PROBLEM TO SOLVE: Reproduce the following material exactly, including every line.

+++++

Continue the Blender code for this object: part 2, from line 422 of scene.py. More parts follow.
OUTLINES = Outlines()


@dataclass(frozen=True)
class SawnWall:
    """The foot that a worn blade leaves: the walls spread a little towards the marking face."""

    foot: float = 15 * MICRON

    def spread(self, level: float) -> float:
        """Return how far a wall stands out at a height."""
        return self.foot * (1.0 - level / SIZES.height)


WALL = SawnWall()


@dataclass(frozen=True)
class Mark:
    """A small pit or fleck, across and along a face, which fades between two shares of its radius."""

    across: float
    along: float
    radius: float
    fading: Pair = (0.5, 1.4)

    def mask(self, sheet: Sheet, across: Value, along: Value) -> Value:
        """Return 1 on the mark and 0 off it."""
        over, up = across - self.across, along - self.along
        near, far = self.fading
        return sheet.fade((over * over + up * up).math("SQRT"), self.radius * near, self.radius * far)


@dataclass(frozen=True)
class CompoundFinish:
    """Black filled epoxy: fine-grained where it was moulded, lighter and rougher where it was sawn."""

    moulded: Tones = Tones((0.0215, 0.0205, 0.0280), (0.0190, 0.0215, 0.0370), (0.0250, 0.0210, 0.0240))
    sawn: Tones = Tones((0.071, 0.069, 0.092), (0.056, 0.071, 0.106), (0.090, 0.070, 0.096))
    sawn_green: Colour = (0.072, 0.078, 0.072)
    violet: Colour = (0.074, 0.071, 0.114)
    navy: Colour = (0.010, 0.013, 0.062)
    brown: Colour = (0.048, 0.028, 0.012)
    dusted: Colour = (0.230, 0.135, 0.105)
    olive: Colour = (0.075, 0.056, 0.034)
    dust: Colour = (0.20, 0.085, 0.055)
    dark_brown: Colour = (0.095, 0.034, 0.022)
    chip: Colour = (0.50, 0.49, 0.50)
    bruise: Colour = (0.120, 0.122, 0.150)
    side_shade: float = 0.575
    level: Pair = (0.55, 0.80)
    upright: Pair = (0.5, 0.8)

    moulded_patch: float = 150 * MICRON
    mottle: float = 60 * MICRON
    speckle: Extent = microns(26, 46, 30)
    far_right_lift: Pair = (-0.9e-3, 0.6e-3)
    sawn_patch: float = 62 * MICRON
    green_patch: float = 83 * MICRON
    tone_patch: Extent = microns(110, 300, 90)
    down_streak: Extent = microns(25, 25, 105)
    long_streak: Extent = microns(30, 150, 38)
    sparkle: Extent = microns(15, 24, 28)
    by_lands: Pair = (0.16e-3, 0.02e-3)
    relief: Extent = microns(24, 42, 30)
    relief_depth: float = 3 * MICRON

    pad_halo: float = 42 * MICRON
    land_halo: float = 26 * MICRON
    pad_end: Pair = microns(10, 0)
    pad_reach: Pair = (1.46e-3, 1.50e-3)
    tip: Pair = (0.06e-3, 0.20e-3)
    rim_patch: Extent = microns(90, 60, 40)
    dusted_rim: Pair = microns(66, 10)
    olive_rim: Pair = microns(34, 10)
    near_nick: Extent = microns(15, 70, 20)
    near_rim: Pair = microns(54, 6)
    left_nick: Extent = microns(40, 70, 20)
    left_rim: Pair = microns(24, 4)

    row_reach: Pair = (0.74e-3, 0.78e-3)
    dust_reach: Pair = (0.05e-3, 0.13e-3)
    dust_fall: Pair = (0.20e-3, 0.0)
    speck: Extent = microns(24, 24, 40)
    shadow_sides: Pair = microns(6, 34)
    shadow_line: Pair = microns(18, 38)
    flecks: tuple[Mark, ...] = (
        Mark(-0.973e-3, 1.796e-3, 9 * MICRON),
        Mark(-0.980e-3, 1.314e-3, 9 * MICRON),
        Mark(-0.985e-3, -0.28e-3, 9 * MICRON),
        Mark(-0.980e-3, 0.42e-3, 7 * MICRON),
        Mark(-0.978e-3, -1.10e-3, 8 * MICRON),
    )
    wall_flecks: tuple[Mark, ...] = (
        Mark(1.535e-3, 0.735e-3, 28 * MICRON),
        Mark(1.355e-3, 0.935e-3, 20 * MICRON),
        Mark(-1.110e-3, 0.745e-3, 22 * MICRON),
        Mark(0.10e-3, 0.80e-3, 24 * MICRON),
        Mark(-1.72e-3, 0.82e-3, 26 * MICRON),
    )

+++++

WRITTEN RESPONSE:
Continue the Blender code for this object: part 2, from line 422 of scene.py. More parts follow.
OUTLINES = Outlines()


@dataclass(frozen=True)
class SawnWall:
    """The foot that a worn blade leaves: the walls spread a little towards the marking face."""

    foot: float = 15 * MICRON

    def spread(self, level: float) -> float:
        """Return how far a wall stands out at a height."""
        return self.foot * (1.0 - level / SIZES.height)


WALL = SawnWall()


@dataclass(frozen=True)
class Mark:
    """A small pit or fleck, across and along a face, which fades between two shares of its radius."""

    across: float
    along: float
    radius: float
    fading: Pair = (0.5, 1.4)

    def mask(self, sheet: Sheet, across: Value, along: Value) -> Value:
        """Return 1 on the mark and 0 off it."""
        over, up = across - self.across, along - self.along
        near, far = self.fading
        return sheet.fade((over * over + up * up).math("SQRT"), self.radius * near, self.radius * far)


@dataclass(frozen=True)
class CompoundFinish:
    """Black filled epoxy: fine-grained where it was moulded, lighter and rougher where it was sawn."""

    moulded: Tones = Tones((0.0215, 0.0205, 0.0280), (0.0190, 0.0215, 0.0370), (0.0250, 0.0210, 0.0240))
    sawn: Tones = Tones((0.071, 0.069, 0.092), (0.056, 0.071, 0.106), (0.090, 0.070, 0.096))
    sawn_green: Colour = (0.072, 0.078, 0.072)
    violet: Colour = (0.074, 0.071, 0.114)
    navy: Colour = (0.010, 0.013, 0.062)
    brown: Colour = (0.048, 0.028, 0.012)
    dusted: Colour = (0.230, 0.135, 0.105)
    olive: Colour = (0.075, 0.056, 0.034)
    dust: Colour = (0.20, 0.085, 0.055)
    dark_brown: Colour = (0.095, 0.034, 0.022)
    chip: Colour = (0.50, 0.49, 0.50)
    bruise: Colour = (0.120, 0.122, 0.150)
    side_shade: float = 0.575
    level: Pair = (0.55, 0.80)
    upright: Pair = (0.5, 0.8)

    moulded_patch: float = 150 * MICRON
    mottle: float = 60 * MICRON
    speckle: Extent = microns(26, 46, 30)
    far_right_lift: Pair = (-0.9e-3, 0.6e-3)
    sawn_patch: float = 62 * MICRON
    green_patch: float = 83 * MICRON
    tone_patch: Extent = microns(110, 300, 90)
    down_streak: Extent = microns(25, 25, 105)
    long_streak: Extent = microns(30, 150, 38)
    sparkle: Extent = microns(15, 24, 28)
    by_lands: Pair = (0.16e-3, 0.02e-3)
    relief: Extent = microns(24, 42, 30)
    relief_depth: float = 3 * MICRON

    pad_halo: float = 42 * MICRON
    land_halo: float = 26 * MICRON
    pad_end: Pair = microns(10, 0)
    pad_reach: Pair = (1.46e-3, 1.50e-3)
    tip: Pair = (0.06e-3, 0.20e-3)
    rim_patch: Extent = microns(90, 60, 40)
    dusted_rim: Pair = microns(66, 10)
    olive_rim: Pair = microns(34, 10)
    near_nick: Extent = microns(15, 70, 20)
    near_rim: Pair = microns(54, 6)
    left_nick: Extent = microns(40, 70, 20)
    left_rim: Pair = microns(24, 4)

    row_reach: Pair = (0.74e-3, 0.78e-3)
    dust_reach: Pair = (0.05e-3, 0.13e-3)
    dust_fall: Pair = (0.20e-3, 0.0)
    speck: Extent = microns(24, 24, 40)
    shadow_sides: Pair = microns(6, 34)
    shadow_line: Pair = microns(18, 38)
    flecks: tuple[Mark, ...] = (
        Mark(-0.973e-3, 1.796e-3, 9 * MICRON),
        Mark(-0.980e-3, 1.314e-3, 9 * MICRON),
        Mark(-0.985e-3, -0.28e-3, 9 * MICRON),
        Mark(-0.980e-3, 0.42e-3, 7 * MICRON),
        Mark(-0.978e-3, -1.10e-3, 8 * MICRON),
    )
    wall_flecks: tuple[Mark, ...] = (
        Mark(1.535e-3, 0.735e-3, 28 * MICRON),
        Mark(1.355e-3, 0.935e-3, 20 * MICRON),
        Mark(-1.110e-3, 0.745e-3, 22 * MICRON),
        Mark(0.10e-3, 0.80e-3, 24 * MICRON),
        Mark(-1.72e-3, 0.82e-3, 26 * MICRON),
    )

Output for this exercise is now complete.